=== Exercise directions ===
Quote every line of the material beneath this one.
** start of Dataset section **
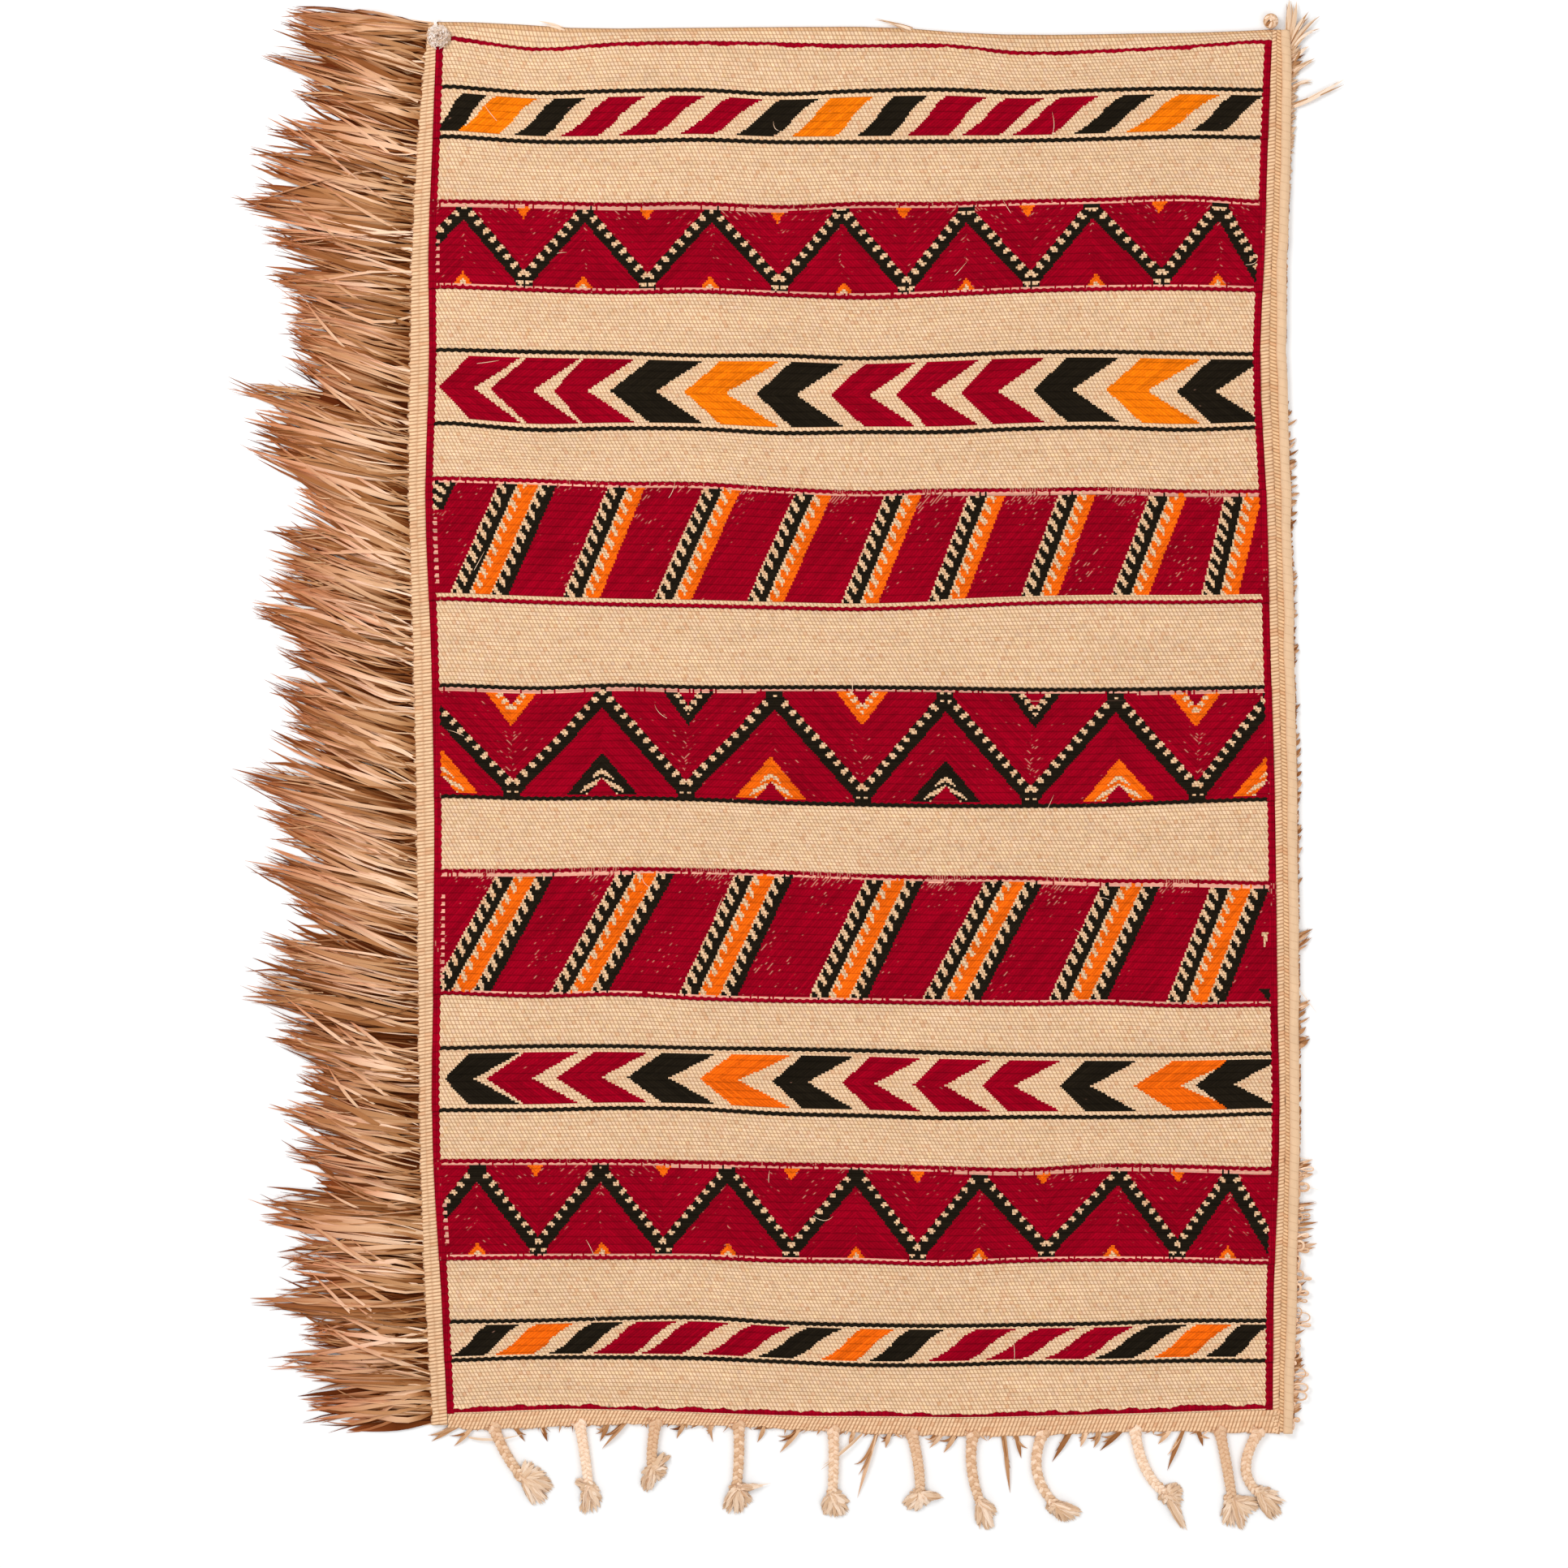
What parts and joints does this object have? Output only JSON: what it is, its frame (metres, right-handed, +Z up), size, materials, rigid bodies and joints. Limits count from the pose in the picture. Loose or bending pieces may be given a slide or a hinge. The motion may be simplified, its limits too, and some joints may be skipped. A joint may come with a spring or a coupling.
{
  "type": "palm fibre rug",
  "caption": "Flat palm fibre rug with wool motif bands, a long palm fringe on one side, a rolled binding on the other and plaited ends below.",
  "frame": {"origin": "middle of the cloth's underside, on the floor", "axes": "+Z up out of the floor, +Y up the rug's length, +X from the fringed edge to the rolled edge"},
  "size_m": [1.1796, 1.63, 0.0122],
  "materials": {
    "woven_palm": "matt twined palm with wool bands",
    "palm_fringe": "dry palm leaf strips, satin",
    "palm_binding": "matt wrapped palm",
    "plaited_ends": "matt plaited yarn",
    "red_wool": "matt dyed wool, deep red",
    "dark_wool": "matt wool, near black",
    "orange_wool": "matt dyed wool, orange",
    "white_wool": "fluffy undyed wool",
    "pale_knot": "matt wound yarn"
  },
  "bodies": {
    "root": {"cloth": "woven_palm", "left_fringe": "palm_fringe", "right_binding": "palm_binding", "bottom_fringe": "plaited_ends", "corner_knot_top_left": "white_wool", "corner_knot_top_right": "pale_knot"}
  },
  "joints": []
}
** end of Dataset section **
=== Reply ===
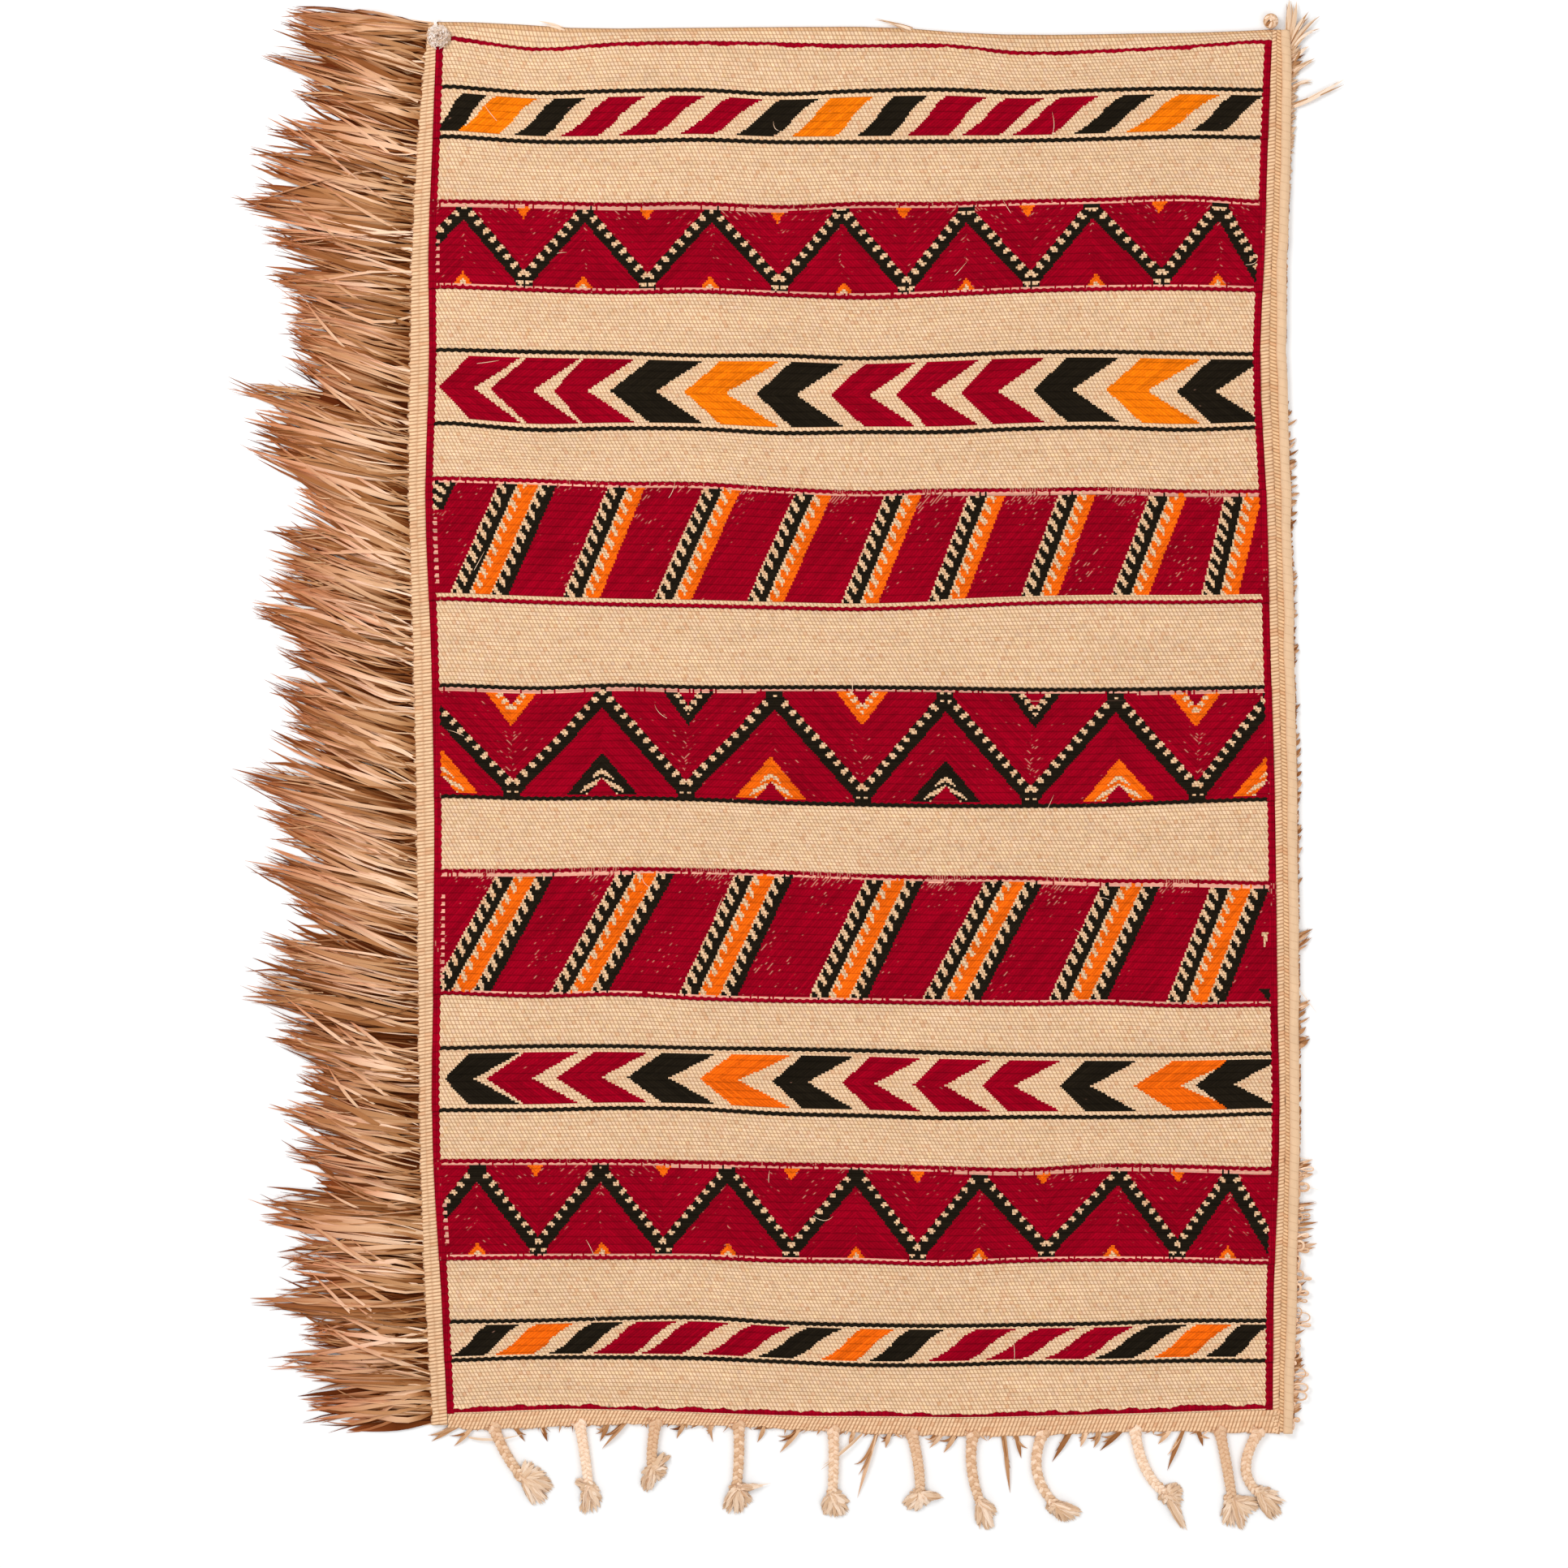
What parts and joints does this object have? Output only JSON: what it is, its frame (metres, right-handed, +Z up), size, materials, rigid bodies and joints. Limits count from the pose in the picture. Loose or bending pieces may be given a slide or a hinge. The motion may be simplified, its limits too, and some joints may be skipped. A joint may come with a spring or a coupling.
{
  "type": "palm fibre rug",
  "caption": "Flat palm fibre rug with wool motif bands, a long palm fringe on one side, a rolled binding on the other and plaited ends below.",
  "frame": {"origin": "middle of the cloth's underside, on the floor", "axes": "+Z up out of the floor, +Y up the rug's length, +X from the fringed edge to the rolled edge"},
  "size_m": [1.1796, 1.63, 0.0122],
  "materials": {
    "woven_palm": "matt twined palm with wool bands",
    "palm_fringe": "dry palm leaf strips, satin",
    "palm_binding": "matt wrapped palm",
    "plaited_ends": "matt plaited yarn",
    "red_wool": "matt dyed wool, deep red",
    "dark_wool": "matt wool, near black",
    "orange_wool": "matt dyed wool, orange",
    "white_wool": "fluffy undyed wool",
    "pale_knot": "matt wound yarn"
  },
  "bodies": {
    "root": {"cloth": "woven_palm", "left_fringe": "palm_fringe", "right_binding": "palm_binding", "bottom_fringe": "plaited_ends", "corner_knot_top_left": "white_wool", "corner_knot_top_right": "pale_knot"}
  },
  "joints": []
}